What especially troubles us…
From what we heard on the analyst conference call last Friday, Wall Street seems to be generally satisfied with Nortek’s results. We find the lack of traction in their TECH segment troubling. And while we’re certainly not stock-picking superstars – we think the fact that the company has lost money in six out of its last eight quarters suggests that they are not out of the woods…at least not yet.
Furthermore, we are especially troubled that we’re not hearing any clearly articulated, logical, intrinsically sound explanation of their TECH segment’s go-forward merchandising strategy. Maybe, in their manufacturing divisions, cutting costs to spit out cheaper widgets will successfully drive overall profitability.
But in the TECH segment, Nortek has filled their stable with high-visibility, personality-linked, high-technology specialty brands. Most marketers in specialty custom integration businesses feel that pricing is rather inelastic. In other words, dropping the price a few dollars will generally not drive huge increases in sales (as it would with a mass market consumer item). Specialty buyers are typically looking for great technology, pro quality, super reliability, and ease of installation. Dealers want robust assortments that offer them better-than-average profitability.
What is less compelling…
We find that the strategy we ARE told is less compelling – that by simply mashing brands together, cutting overhead, cutting staff, cutting the product categories of each brand, and “improving efficiency” will somehow magically produce a screamingly successful multi-branded specialty supplier. You simply can’t cost-cut your way to market share success.

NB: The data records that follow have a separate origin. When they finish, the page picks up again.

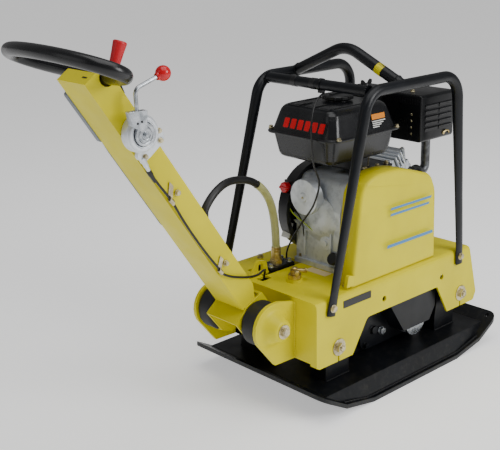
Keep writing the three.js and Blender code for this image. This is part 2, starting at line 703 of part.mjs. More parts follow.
function recoilGrip() {
  const [x, y, z] = [CRANK.x - 6, 150, CRANK.z + 14];
  return join(
    prismY(rounded([[x - 52, z - 10, 8], [x + 52, z - 10, 8], [x + 52, z + 10, 8], [x - 52, z + 10, 8]], 3), y, y + 20),
    disc(x, z, y - 9, y + 2, 12, 16, 20));
}

/** The tap's body with a wing to turn it by and a short outlet. */
function drainTap() {
  const { x, y } = TAP;
  const z = TAP.z + 8 + GAP;
  return join(
    rod([x, y, z], [x, y, z + 16], 15, 15, 6),
    rod([x, y, z + 13], [x, y, z + 31], 9, 8, 18),
    rod([x, y, z + 22], [x + 27, y - 19, z + 21], 5.5, 5.5, 12),
    rod([x, y, z + 23.5], [x - 13, y - 23, z + 22.5], 5, 5, 10));
}

// ---------------------------------------------------------------- hydraulics and cables
const HOSE = { x: -214, y: 80, z: 338, radius: 10, along: 226 };
function hoseFitting() {
  const { x, y, z } = HOSE;
  return join(
    block([x - 46, y - 26, DECK.top - 34], [x + 46, y + 26, z - 26]),
    rod([x, y, z - 28], [x, y, z - 12], 17, 17, 6),
    rod([x, y, z - 13], [x, y, z - GAP], 12, 11, 20));
}

function hydraulicHose() {
  const { x, y, z, radius } = HOSE;
  return tubeAlong([
    [x, y, z], [x - 1, y, z + 50], [x - 6, y, z + 100], [x - 25, 75, 492], [x - 55, 69, 532], [x - 106, 58, 568],
    [-388, 42, 588], [-440, 29, 590], [-488, 18, 572], [-519, 13, 541], at(HOSE.along, 12, TUBE.depth + 16),
    at(HOSE.along - 14, 12, TUBE.depth - 3),
  ], radius, 22, 10);
}

function throttleCable() {
  const side = -TUBE.half - 7;
  return tubeAlong([
    at(493, side, 3), at(450, side, 5), at(394, side, 8), at(330, side, 4), at(262, side, 3), at(200, side, 5),
    at(147, side, 9), at(135, side, 9.5), [-505, side - 1, 388], [-476, side - 1, 378], [-440, side + 2, 368],
    [-396, side + 18, 358], [-352, side + 46, 350], [-322, 11, 337], [-309, 28, 316], [-305, 34, 297], [-300, 34, 280],
  ], 3, 64, 8);
}

function engineCable() {
  return tubeAlong([
    [-158, 96, 286], [-160, 92, 330], [-168, 60, 380], [-176, 20, 430], [-190, -40, 500], [-192, -60, 560],
    [-214, -62, 612], [-222, -62, 680], [-214, -56, 740], [-180, -44, 776], [-148, -36, 786],
  ], 2.5, 52, 8);
}

function cableClip(along) {
  const y = -TUBE.half;
  const ring = rod(at(along - 7, y - 7, 8), at(along + 7, y - 7, 8), 9, 9, 16);
  const bore = rod(at(along - 8, y - 7, 8), at(along + 8, y - 7, 8), 4.6, 4.6, 12);
  const [x0, z0] = onHandle(along, 14);
  const [x1, z1] = onHandle(along, 40);
  const strap = rod([x0, y - 5, z0], [x1, y - 5, z1], 3.5, 3.5, 8);
  const foot = rod([x1, y - GAP, z1], [x1, y - 12, z1], 8, 8, 16);
  const tail = cut(join(ring, strap, foot), bore);
  const [cx, cz] = onHandle(along, 8);
  return cut(tail, block([cx - 14, y - GAP, cz - 14], [cx + 14, y + 12, cz + 14]));
}

// ---------------------------------------------------------------- handle
const handleOutline = (points) => points.map(([along, deep]) => onHandle(along, deep));

function handleTube() {
  const { half, depth, length, wall } = TUBE;
  const cutaway = 700;
  const outer = [
    [0, 0], [length, 0], [length, 36], [cutaway, depth - 2], [cutaway - 6, depth], [30, depth], [-10, depth - 20], [-10, 10],
  ];
  const inner = [
    [-30, wall], [length - wall, wall], [length - wall, 36 - wall], [cutaway, depth - wall - 2],
    [20, depth - wall], [-30, depth - 24],
  ];
  const beam = cut(
    prismY(handleOutline(outer).reverse(), -half, half),
    prismY(handleOutline(inner).reverse(), -half + wall, half - wall));
  // The yoke below the beam: two cheeks, a rear lip and a web in front.
  const { x, z } = PIVOT;
  const cheek = rounded([
    [-488, 253], [-440, 190, 14], [x + 14, 178, 14], [x + 46, 212, 20], [x + 52, z + 26], [x + 20, 316], [-452, 290], [-458, 278],
  ]);
  const cheeks = [-1, 1].map((side) => prismY(cheek, side > 0 ? 51 : -57, side > 0 ? 57 : -51));
  const lip = prismY([[-488, 253], [-484, 249], [-448, 274], [-452, 282]], -56, 56);
  const web = prismY([[x + 46, 214], [x + 52, z + 26], [x + 20, 316], [x + 14, 312], [x + 46, z + 24], [x + 40, 214]], -56, 56);
  const hub = disc(x, z, -56, 56, 22);
  const slot = prismY(handleOutline([[630, depth - 10], [684, depth - 10], [684, depth + 5], [630, depth + 5]]).reverse(), -14, 14);
  const [sx, sz] = loopFront();
  const seat = disc(sx, sz, -half - 2, half + 2, LOOP.radius + 5);
  const port = rod(at(HOSE.along - 12, 12, depth - 9), at(HOSE.along - 12, 12, depth + 4), 15, 15, 20);
  const bore = disc(x, z, -70, 70, 12);
  return cut(join(beam, ...cheeks, lip, web, hub), slot, seat, port, bore);
}

function handleBuffer(side) {
  const { x, z, ear: y, earSkin } = PIVOT;
  const ring = disc(x, z, side * (57 + GAP), side * (y - earSkin - GAP), 58, 58, 28);
  return cut(ring, disc(x, z, side * 50, side * (y + 5), 12));
}

function gripLoop() {
  const { x, z, halfWidth, halfDepth, tilt, radius, gapHalf } = LOOP;
  const lean = tilt * Math.PI / 180;
  const open = Math.asin((gapHalf + 4) / halfWidth);
  const points = [];
  const count = 22;
  for (let i = 0; i <= count; i += 1) {
    const t = open + (i / count) * (2 * Math.PI - 2 * open);
    const fore = halfDepth * Math.cos(t);
    points.push([x + fore * Math.cos(lean), halfWidth * Math.sin(t), z - fore * Math.sin(lean)]);
  }
  return tubeAlong(points, radius, 38, 10);
}

/** Where the loop's front strand crosses the beam, in X and Z. */
function loopFront() {
  const lean = LOOP.tilt * Math.PI / 180;
  const reach = LOOP.halfDepth * Math.sqrt(1 - (LOOP.gapHalf / LOOP.halfWidth) ** 2);
  return [LOOP.x + reach * Math.cos(lean), LOOP.z - reach * Math.sin(lean)];
}

/** The saddle that closes the loop's front and bolts it into the beam's cut-away. */
function loopBracket() {
  const { radius, gapHalf } = LOOP;
  const [cx, cz] = loopFront();
  const bar = rod([cx, -gapHalf, cz], [cx, gapHalf, cz], radius + 0.5, radius + 0.5, 24);
  const plate = prismY(handleOutline([
    [732, 45], [702, TUBE.depth - 1], [694, TUBE.depth + GAP], [658, TUBE.depth + GAP],
    [658, TUBE.depth + 7], [700, TUBE.depth + 15], [730, TUBE.depth + 2],
  ]).reverse(), -gapHalf, gapHalf);
  const notch = prismY(handleOutline([[634, TUBE.depth - 5], [695, TUBE.depth - 5], [695, TUBE.depth + 30], [634, TUBE.depth + 30]]).reverse(), -17, 17);
  return cut(join(bar, plate), notch);
}

const THROTTLE = { along: 578, deep: 36, radius: 42, thick: 28 };
function throttleHousing() {
  const { along, deep, radius, thick } = THROTTLE;
  const y = -TUBE.half - GAP;
  const [x, z] = onHandle(along, deep);
  const body = disc(x, z, y, y - thick, radius, radius - 2, 28);
  const foot = prismY(handleOutline([
    [along - 59, 6], [along - 61, 24], [along - 59, 76], [along - 33, 88], [along - 11, 60], [along - 11, 20], [along - 41, -4],
  ]).reverse(), y - 12, y);
  const nose = rod(at(along - 47, y - 8, 8), at(along - 84, y - 8, 4), 8, 5, 16);
  const seat = disc(x, z, y - thick + 12, y - thick - 2, 27, 27, 24);
  const bore = disc(x, z, y - 1, y - thick - 3, 8 + RUN);
  return cut(join(body, foot, nose), cut(seat, disc(x, z, y - thick + 11, y - 1, 1)), bore);
}

function throttleLever() {
  const { along, deep, thick } = THROTTLE;
  const y = -TUBE.half - thick;
  const [x, z] = onHandle(along, deep);
  const hub = join(disc(x, z, y - GAP + 11, y - 8, 26, 26, 24), disc(x, z, y + 20, y - 6, 8, 8, 16));
  const clamp = prismY([[x - 43, z + 25], [x - 16, z + 8], [x - 6, z + 14], [x - 3, z + 55], [x - 50, z + 57]], y - 19, y - 4);
  const arm = bentBar([
    [x - 26, y - 11, z + 44], [x - 25, -90, z + 64], [x - 26, -90, z + 101], [x + 37.6, -90, z + 121.3],
  ], 16, 4.5, 10, 5);
  return join(hub, clamp, arm);
}

function throttleBall() {
  const [x, z] = onHandle(THROTTLE.along, THROTTLE.deep);
  const ball = solid(new THREE.SphereGeometry(17, 18, 12).translate(x + 49, -90, z + 125));
  return cut(ball, rod([x + 22.3, -90, z + 116.5], [x + 39, -90, z + 121.8], 5.2, 5.2, 12));
}

const LEVER = { along: 640, deep: 32 };
const LEVER_FOOT = at(LEVER.along, 0, LEVER.deep);
const GRIP = { low: [-766, 0, 922], high: [-746, 0, 972] };
function travelLever() {
  const [x, , z] = LEVER_FOOT;
  const neck = [GRIP.low[0] + 4, 0, GRIP.low[2] + 10];
  return join(disc(x, z, -20, 20, 11, 11, 20), tubeAlong([[x, 0, z], [x + 12, 0, z + 40], [-770, 0, 900], neck], 5.5, 12, 10));
}

function travelGrip() {
  const { low, high } = GRIP;
  const sleeve = rod(low, high, 12, 15.5, 24);
  return cut(sleeve, rod([low[0] - 4, 0, low[2] - 10], [low[0] + 6.2, 0, low[2] + 14], 7.2, 7.2, 16));
}

/** The hand pump that shifts the exciter's weights, inside the beam. */
function travelPump() {
  const body = prismY(handleOutline([[500, 8], [622, 8], [622, 54], [500, 54]]).reverse(), -32, 32);
  return join(body, rod(at(502, 0, 30), at(470, 0, 30), 12, 12, 20));
}

/** The slim box on the beam's left side that shields the pump's linkage. */
function pumpCover() {
  const outline = rounded([[560, -2, 6], [704, -2, 6], [704, 48, 6], [560, 48, 6]], 2);
  return prismY(handleOutline(outline).reverse(), TUBE.half + GAP, TUBE.half + 16);
}

// ---------------------------------------------------------------- assembly
part('base_plate', basePlate(), BLACK);
part('base_deck', baseDeck(), BLACK);
part('exciter_housing', exciterHousing(), BLACK);
part('exciter_cover_right', exciterCover(-1), BLACK);
part('exciter_cover_left', exciterCover(1), BLACK);
part('eccentric_shaft_front', eccentricShaft(1), STEEL);
part('eccentric_shaft_rear', eccentricShaft(-1), STEEL);
part('driven_pulley', drivenPulley(), STEEL);

const ends = { rear: -1, front: 1 };
const sides = { right: -1, left: 1 };
Object.entries(ends).forEach(([endName, end]) => Object.entries(sides).forEach(([sideName, side]) => {
  part(`isolator_${endName}_${sideName}`, isolator(end, side), RUBBER);
  part(`mount_bolt_${endName}_${sideName}`, mountBolt(end, side), ZINC);
}));

part('deck_frame', deckFrame(), YELLOW);
part('belt_cover', beltCover(), YELLOW);
part('pulley_guard', pulleyGuard(), BLACK);
part('drive_belt', driveBelt(), RUBBER);
part('clutch_pulley', clutchPulley(), STEEL);
Object.entries(sides).forEach(([sideName, side]) => {
  part(`cage_hoop_${sideName}`, cageHoop(side), BLACK);
  part(`handle_buffer_${sideName}`, handleBuffer(side), RUBBER);
  part(`pivot_bolt_${sideName}`, pivotBolt(side), ZINC);
});
part('cage_crossbar', cageCrossbar(), BLACK);
part('lifting_bail', liftingBail(), BLACK);

part('crankcase', crankcase(), CAST);
part('crankcase_cover', crankcaseCover(), CAST);
part('cylinder_head', cylinderHead(), CAST);
part('round_cover', roundCover(), CAST);
part('fan_shroud', fanShroud(), MOULDED);
part('fuel_tank', fuelTank(), MOULDED);
part('fuel_cap', fuelCap(), MOULDED);
part('muffler', muffler(), BLACK);
part('exhaust_pipe', exhaustPipe(), STEEL);
part('air_cleaner', airCleaner(), MOULDED);
part('air_cleaner_knob', cleanerKnob(), MOULDED);
part('carburettor', carburettor(), CAST);
part('engine_switch', engineSwitch(), RED);
part('recoil_grip', recoilGrip(), MOULDED);

part('hose_fitting', hoseFitting(), ZINC);
part('hydraulic_hose', hydraulicHose(), RUBBER);
part('throttle_cable', throttleCable(), RUBBER);
part('engine_cable', engineCable(), RUBBER);

part('handle_tube', handleTube(), YELLOW);
part('grip_loop', gripLoop(), RUBBER);
part('loop_bracket', loopBracket(), BLACK);
part('throttle_housing', throttleHousing(), CAST);
part('throttle_lever', throttleLever(), ZINC);
part('throttle_ball', throttleBall(), RED);
part('travel_lever', travelLever(), ZINC);
part('travel_grip', travelGrip(), RED);
part('travel_pump', travelPump(), STEEL);
part('pump_cover', pumpCover(), GREY);
part('cable_clip_upper', cableClip(394), ZINC);
part('cable_clip_lower', cableClip(147), ZINC);

part('drain_tap', drainTap(), ZINC);

export default group;
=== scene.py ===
"""Reversible plate compactor: its looks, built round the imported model."""

import json
import math

import bmesh
import bpy
from mathutils import Matrix, Vector


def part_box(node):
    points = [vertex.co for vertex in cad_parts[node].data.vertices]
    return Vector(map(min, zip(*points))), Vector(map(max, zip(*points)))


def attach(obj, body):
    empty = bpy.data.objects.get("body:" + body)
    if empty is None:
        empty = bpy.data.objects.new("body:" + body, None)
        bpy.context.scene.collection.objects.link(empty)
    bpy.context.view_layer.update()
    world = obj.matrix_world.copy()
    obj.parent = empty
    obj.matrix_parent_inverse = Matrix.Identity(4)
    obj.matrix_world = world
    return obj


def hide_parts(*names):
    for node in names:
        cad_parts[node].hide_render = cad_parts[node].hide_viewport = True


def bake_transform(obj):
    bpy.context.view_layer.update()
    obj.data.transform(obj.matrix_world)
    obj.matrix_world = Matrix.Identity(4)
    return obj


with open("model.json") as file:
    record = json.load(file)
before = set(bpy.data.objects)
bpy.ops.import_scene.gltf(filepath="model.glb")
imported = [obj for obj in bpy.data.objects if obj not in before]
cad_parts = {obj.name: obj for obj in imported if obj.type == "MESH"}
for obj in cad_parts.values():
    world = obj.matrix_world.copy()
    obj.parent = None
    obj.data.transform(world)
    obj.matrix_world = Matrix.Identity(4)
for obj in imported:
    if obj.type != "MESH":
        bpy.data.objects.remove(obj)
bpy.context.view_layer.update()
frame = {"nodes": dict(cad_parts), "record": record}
scene = bpy.context.scene

MM = 0.001
RIGHT, LEFT = -1, 1


def mm(x, y, z):
    return Vector((x, y, z)) * MM


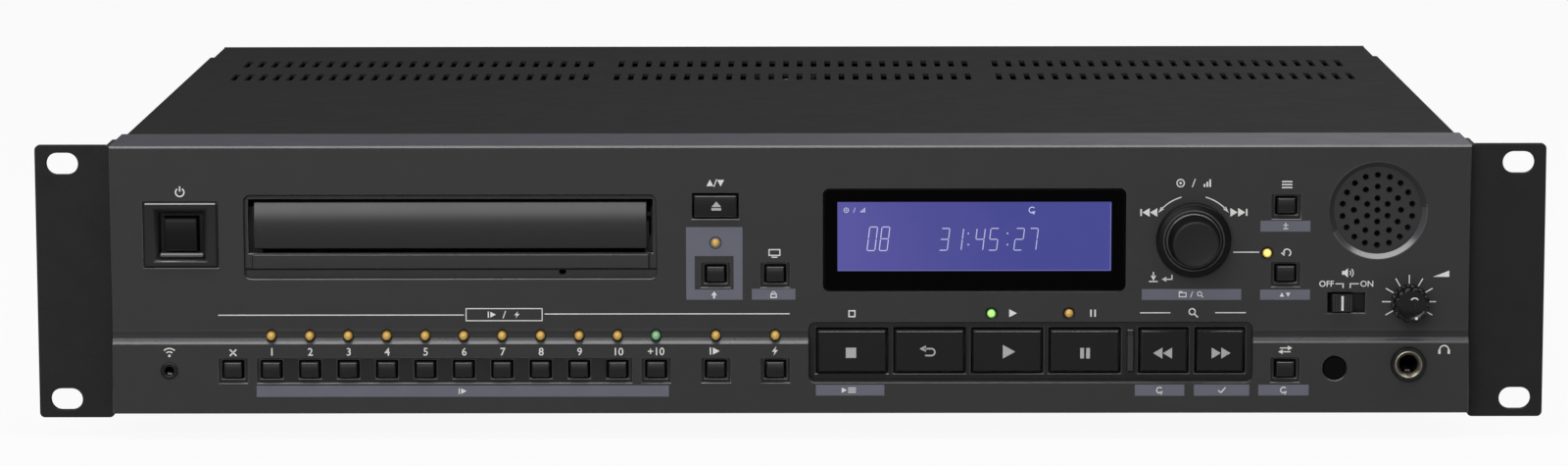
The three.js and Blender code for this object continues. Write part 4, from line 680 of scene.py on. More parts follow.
class PLAYER_OT_casing(bpy.types.Operator):
    """Finishes the cover, chassis, rear panel, ears and feet"""

    bl_idname = "disc_player.casing"
    bl_label = "Casing"

    def foot(self, node):
        """A turned rubber foot with a washer in its hollow, in the place of a CAD foot."""
        low, high = panel_box(node)
        rise = high.z - low.z
        foot = bmesh.new()
        profile = [(0, 2.5), (3.6, 2.5), (3.6, 0.4), (4.2, 0), (12.6, 0), (13.5, 0.9), (14.6, rise - 1.2)]
        profile += [(15, rise - 0.6), (15, rise), (0, rise)]
        turned(foot, [(r, -h) for r, h in profile], 0, 0, 0, 48)
        turned(foot, [(0, -1.2), (3.0, -1.5), (3.4, -2.2), (3.4, -2.6), (0, -2.6)], 0, 0, 1, 24)
        middle = (low + high) / 2
        place = Matrix.Translation((middle.x, middle.y, low.z))
        foot.transform(place @ Matrix.Rotation(-math.pi / 2, 4, "X"))
        deliver(f"{node}_rubber", foot, ["moulded_rubber", "black_oxide_screw"], node)

    def execute(self, context):
        look = context.scene.disc_player_casing
        steel = surface("laminated_steel_cover", look.cover_colour)
        cover = node_copy("top_cover")
        shortest_fold = 60
        folds = [e for e in sharp_edges(cover) if e.calc_length() > shortest_fold]
        bevel(cover, folds, look.fold / MM, 3)
        deliver("cover_bonnet", cover, [steel], "top_cover")
        coat = surface("wrinkle_coat_ear", look.ear_colour)
        for side in ("left", "right"):
            ear = node_copy(f"rack_ear_{side}")
            bevel(ear, sharp_edges(ear), 0.35, 2)
            deliver(f"ear_{side}_coated", ear, [coat], f"rack_ear_{side}")
        deliver("rear_plate", node_copy("rear_panel"), [steel], "rear_panel")
        paint({"bottom_chassis": "galvanised_sheet"})
        for end in ("front", "rear"):
            for side in ("left", "right"):
                self.foot(f"foot_{end}_{side}")
        return {"FINISHED"}


class PLAYER_OT_front_panel(bpy.types.Operator):
    """Chamfers the rims of the moulded front panel and gives its faces their finishes"""

    bl_idname = "disc_player.front_panel"
    bl_label = "Front panel"

    def on_rim(self, edge):
        """Whether an edge belongs to a rim of the face; short edges do at the tray's and tub's corners."""
        foremost, hindmost = -2.1, 1.3
        shortest = 0.9
        x, _, z = (edge.verts[0].co + edge.verts[1].co) / 2
        tray_corner = -175 < x < -42 and (42 < z < 46 or 67.5 < z < 72)
        tub_corner = 4 < x < 149 and (9.5 < z < 14 or 25 < z < 31)
        in_face = all(foremost < v.co.y < hindmost for v in edge.verts)
        return in_face and (edge.calc_length() > shortest or tray_corner or tub_corner)

    def slot(self, face):
        """A face's slot: 0 panel, 1 top in painted light, 2 burnished edge, 3 slope with a painted highlight,
        4 painted shade; none leaves it be.
        """
        x, y, z = face.calc_center_median()
        rise = face.normal.z
        upper_ledge = 24 < z < LEDGE_FOOT + LEDGE_RISE
        on_top = z > 85
        # Depths of the sunk floors round the lower and the upper keys
        floors = (-1.5, 0.5)
        # The upper ledge takes the darker moulding: painted shade
        if upper_ledge and 0.1 < rise < 0.6:
            return 4
        # Faces on top take the lighter top moulding: painted light from above
        if rise > 0.9 and on_top:
            return 1
        # The sunk floors round the keys take the darker moulding: painted shade of their walls
        if face.normal.y < -0.9 and min(abs(y - floor) for floor in floors) < 0.05:
            return 4
        # Faces that slope up and forward take the lighter slope finish, a painted highlight, unless they lie
        # on top, on the divider, in a key's hole or on the upper ledge
        if not (0.5 < rise < 0.9 and face.normal.y < 0):
            return None
        if on_top:
            return 2
        lower_ledge = LEDGE_FOOT - 0.1 < z < 24
        half_chamfer = 0.17
        key_hole = min(abs(y - half_chamfer - floor) for floor in floors) < 0.08 and not lower_ledge
        divider = abs(x - 108.8) < 3
        return None if divider or key_hole or upper_ledge else 3

    def execute(self, context):
        look = context.scene.disc_player_casing
        panel = node_copy("front_panel")
        bevel(panel, [edge for edge in sharp_edges(panel, 50) if self.on_rim(edge)], look.rim / MM, 1, 2)
        bmesh.ops.recalc_face_normals(panel, faces=panel.faces)
        for face in panel.faces:
            slot = self.slot(face)
            if slot is not None:
                face.material_index = slot
        moulded = surface("moulded_abs_panel", look.panel_colour)
        others = ["moulded_abs_top_painted_light", "burnished_abs_edge", "glossy_abs_slope_painted_highlight", "moulded_abs_dark_painted_shade"]
        deliver("panel_moulding", panel, [moulded, *others], "front_panel")
        return {"FINISHED"}


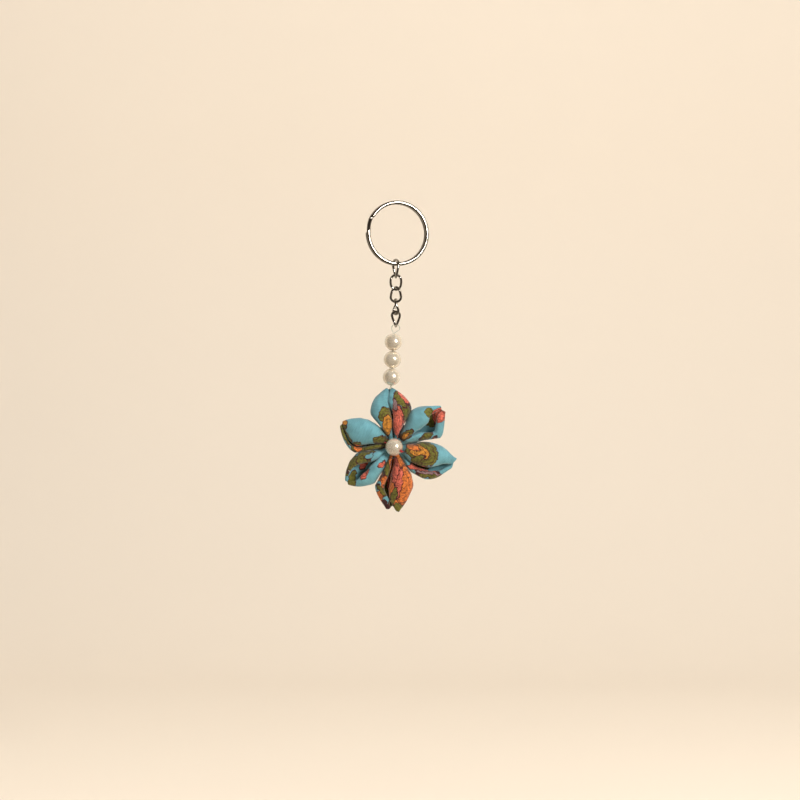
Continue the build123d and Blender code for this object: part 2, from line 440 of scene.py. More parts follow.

Multiple sources are telling us that a major announcement from either Nortek, or Core Brands, is coming soon – perhaps as early as April 1st – that should clear up some of these issues – if not all of them. Given the performance of the TECH segment so far, we would think that the sooner they articulate a compelling, well-thought-out multi-brand merchandising strategy – coupled with a sound and smoothly running sales and distribution infrastructure – the better.